Here is another hundreds chart that I created in PowerPoint.  This is the Light Switch Hundreds Chart.  Can you explain why it arrives at the final set of numbers?  Try to think outside of the “box.”  You’ll understand what I mean in just a moment…


Update:  This challenge has been solved one time now.  Congratulations to Rik Rowe’s High School Math Class in Massachusetts who have been the first to solve.  Thanks @whsrowe for challenging your class and for sending me the answer.  I am very impressed.  The challenge remains extended to all others.  Can you explain why this is true?  


If you would like to download your own copy of an interactive hundreds chart, click here.



    1. I was hoping someone would ask that very question! As food for thought, if you clicked on multiples of 11, I don’t think it would erase any of perfect squares, so they would still stand. However, it would “clutter” the chart with some additional numbers. So that makes me wonder what it is about 10 that is unique. The one piece that catches my attention is that I chose to use the first 10 multiples of each number. What would have happened if I chose the first 9 multiples of each number, or the first 5 multiples, or the first 12 multiples.

      Nice question!

    1. Hi, Dean. I don’t have a downloadable version, but your comment has encouraged me to set one up. I think that will be my next step.

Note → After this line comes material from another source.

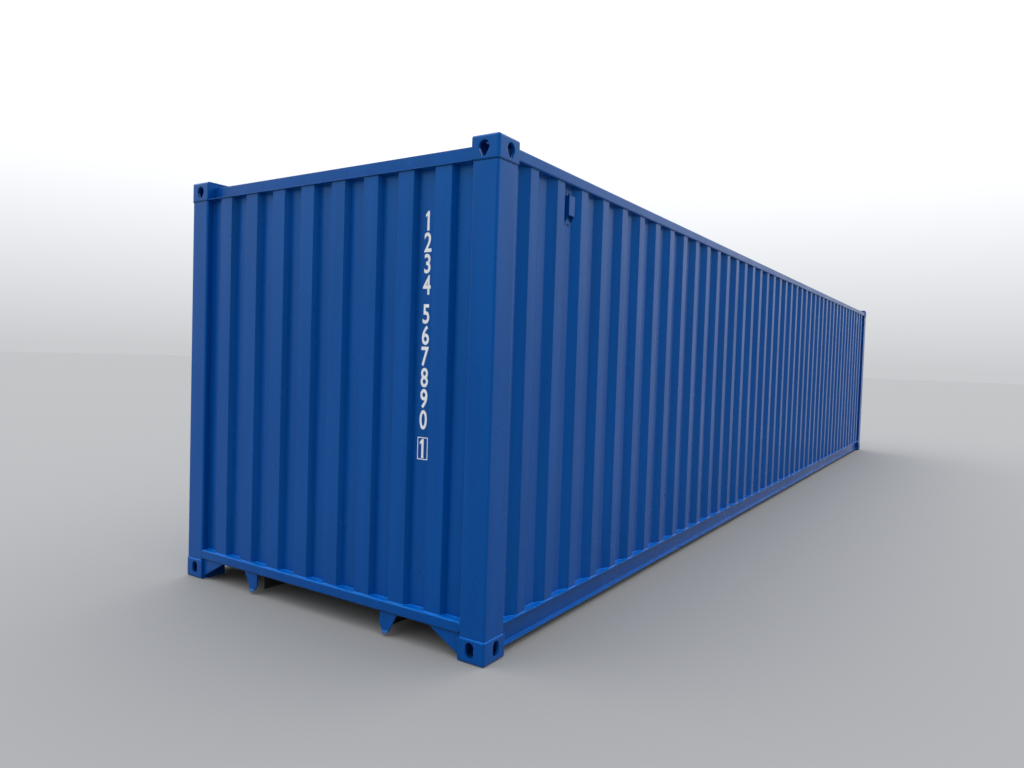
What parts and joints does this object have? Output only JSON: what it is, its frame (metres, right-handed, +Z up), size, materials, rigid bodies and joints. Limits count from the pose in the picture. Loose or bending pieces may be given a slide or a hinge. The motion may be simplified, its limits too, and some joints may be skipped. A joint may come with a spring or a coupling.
{
  "type": "shipping container",
  "caption": "Blue steel freight container: corrugated walls, corner fittings with twistlock slots, gooseneck tunnel under the front and double doors with lock rods.",
  "frame": {"origin": "middle of the base, on the undersides of the bottom corner fittings", "axes": "+X along the length towards the doors, +Z up, -Y is the side in the picture"},
  "size_m": [12.192, 2.438, 2.591],
  "materials": {
    "blue_paint": "glossy",
    "fitting_paint": "semi-gloss over cast steel",
    "underframe_paint": "matte bitumen coat",
    "zinc": "galvanized",
    "gasket": "matte",
    "plywood": "varnished"
  },
  "bodies": {
    "root": {"fitting_front_left_bottom": "fitting_paint", "fitting_front_right_bottom": "fitting_paint", "fitting_front_left_top": "fitting_paint", "fitting_front_right_top": "fitting_paint", "fitting_door_left_bottom": "fitting_paint", "fitting_door_right_bottom": "fitting_paint", "fitting_door_left_top": "fitting_paint", "fitting_door_right_top": "fitting_paint", "front_post_left": "blue_paint", "front_post_right": "blue_paint", "door_post_left": "blue_paint", "door_post_right": "blue_paint", "front_header": "blue_paint", "front_sill": "blue_paint", "sill_gussets": "blue_paint", "tunnel_lead_plates": "blue_paint", "front_wall": "blue_paint", "side_wall_left": "blue_paint", "side_wall_right": "blue_paint", "bottom_rail_left": "blue_paint", "bottom_rail_right": "blue_paint", "top_rail_left": "blue_paint", "top_rail_right": "blue_paint", "roof": "blue_paint", "roof_end_plates": "blue_paint", "ventilators": "blue_paint", "cross_members": "underframe_paint", "outriggers": "underframe_paint", "tunnel_roof": "underframe_paint", "tunnel_side_beams": "underframe_paint", "floor_boards": "plywood", "door_header": "blue_paint", "door_sill": "blue_paint", "door_frame_left": "blue_paint", "door_frame_right": "blue_paint", "door_panel_left": "blue_paint", "door_panel_right": "blue_paint", "door_gaskets": "gasket", "hinges_left": "blue_paint", "hinges_right": "blue_paint", "lock_rods": "zinc", "lock_handles": "zinc", "handle_catches": "zinc", "rod_brackets": "zinc", "cam_keepers": "zinc"}
  },
  "joints": []
}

  1. My son and I watched the video and talked about the pattern. He immediately noticed those numbers had something to do with the multiplication table he learned/talked about in 3rd grade. I teach 1st and love math. My son is in 6th grade and loves math too. Those numbers are squares of the numbers 1-10. Twitter handle @teachjwright

    1. Great catch, Jeanne. Yes, they are all square numbers. I’ll add some more information below to explain why that is…

      ***SPOILER ALERT***

      The numbers keep turning on an off every time they are clicked. 1 click turns them to red… 2 clicks turn them back to white… an odd number of clicks turns the light red …an even number of clicks turns the light back to white.

      Many numbers have an even number of unique factors. Square numbers have an odd number of unique factors. So square numbers have lights that remain red after all of the factors are depleted.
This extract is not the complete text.